Make sure you’re using lead free solder. You’ll notice that as I’m soldering these joints,
what I do is I will add heat to the joints, I tap the um joint with my solder, and as
soon as that solder starts to melt, I pull the heat away. At that point, once the solder
is melting you generally don’t need to add any more heat. What, what adding more heat
at that point will actually do is um start to cause some soot to build up on that joint
and at that point you’re going to have a difficult time getting the solder to flow into that
joint and stick. So, as soon as the solder starts to melt (you’ll see me do it again
here) pull the heat away. I also like to heat the bottom of these joints
and tap the solder, uh, let the solder flow down from the top. That’s generally how most
people sweat uh pipe joints and um, it works pretty well.
So what I’ve done is I’ve here is I’ve um added a 1 inch to ½ inch reducer coupling
on the bottom of that 1 inch pipe a little ½ inch connector, a ½ by ½ by ½ inch “T”,
another little ½ inch male connector, and then the end cap on the end there. Notice the ½ by ½ by ½ “T”, the small “T”,
the middle port on that is facing the opposite from the middle port, port on the large reducer
“T” on the other end of the parrot there. Make sure you install the parts that way. Alright, next step here after you get those
joints soldered together is to add your 90 degree street and then add the large, the
longest actually, the longest ½” pipe to that 90 degree elbow and then you’ll take
the smaller ½ inch pipe that comes with the kit and use that to prop that uh, ½ inch
piece of pipe (the longer piece of ½ inch pipe) up so it is parallel with the 1 inch
piece of pipe. And you’ll see I’m kind of just making some last minute adjustments there
to make sure that is all lined up properly. So I’m soldering the 90 degree street here
into the ½ by ½ by ½ “T”. I’m also soldering that longer piece of ½ inch pipe into the
other end of the 90 uh degree street elbow. What I like to do is sort of uh wipe these
joints off after I’m done, after they’ve had a chance to cool a little bit. As I’m going,
it just makes the final cleanup a bit easier. Speaking of the final cleanup, you’ll see
the final product at the end of this video. But, um, what I will do is I’ll take some
um, I don’t know, 100 grit sandpaper, 100 grit, yeah, 100 grit works pretty well, I’d
say, and I’ll just kind of rough the whole thing up. I like to put a nice little matte
finish on there. I mean you can take the time to polish it all up and make it all bright
and shiny so you can see your reflection in it, um, but uh, I’ll tell you what, unless
you keep up with that routine it’s going to get, it’d going to get sort of dirty and faded
in the end anyway. So, I don’t take a whole lot of time to do it, but I definitely will,
ill kind of sand it up and sand all the grit off there once I’m done, at the very least. So, the last couple of steps here, um, I’m
soldering, let’s see, well I didn’t talk about soldering that big uh, the cup, the um half
to inch and a half cup on there, and then I’m soldering the last couple of fittings
on there. What you end up with when you’re all done
with this thing is a nice, bright, shiny, copper parrot. It looks great, it works really
well, um we’re really proud of this new product we have for you here. So, make sure to visit
our website for our parrot kits, and our moonshine stills, and much, much more at
Thanks for watching, see ya.


  1. Good stuff guys. Shows what you can do with a few common supplies from the hardware store. Keep the video's coming. We all can always learn something from one another, or maybe just a new twist on something old.
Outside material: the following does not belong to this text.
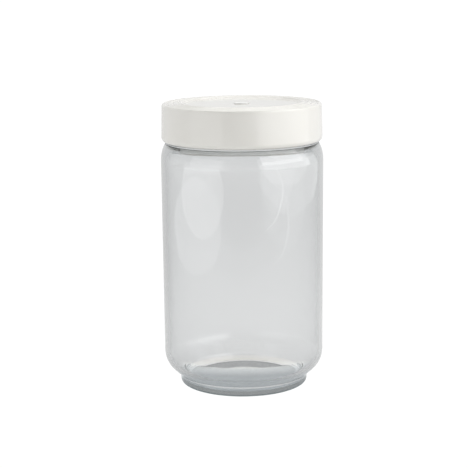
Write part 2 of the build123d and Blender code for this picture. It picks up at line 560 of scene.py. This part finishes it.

  2. And here I was about to send Kyle an email asking if this parrot was an overflow and catch design so the proof and trale meter could be easily read.  Nice work Kyle.  You're making some great gear.

  3. Do yourself a favor!, assemble in the order Kyle has done it.  I'm a handyman carpenter and have done random small sweating projects, another involving reducers and such.  I thought I was smart and assembled the whole thing thinking I was a wisenheimer.  Nope.  I got the first couple joints soldered all around the "T" and came to the large pipe… ended up desoldering all the other joints.  I felt like a newb… And all the heat destroys the flux on future joints and leaves nasty unsolder-able joints.  I had to take apart some of the joints, clean them up and start over.  Yeah…  Wish I had watched this video first. lol

  4. Is that built correctly? I built my parrot to where the large pipe where the alcoholometer floats is above the lip of the top catch cup and runoff stem. Makes reading the proof 10X easier and more accurate than it being recessed down in the cup. In that build you will be reading the proof at the drain stem port and viewing at a 45º angle.

  5. Is the pipe cap at the bottom of the T fitting just for mounting to the board or does it serve some other purpose? I'm just wondering why you wouldn't use a 90° fitting.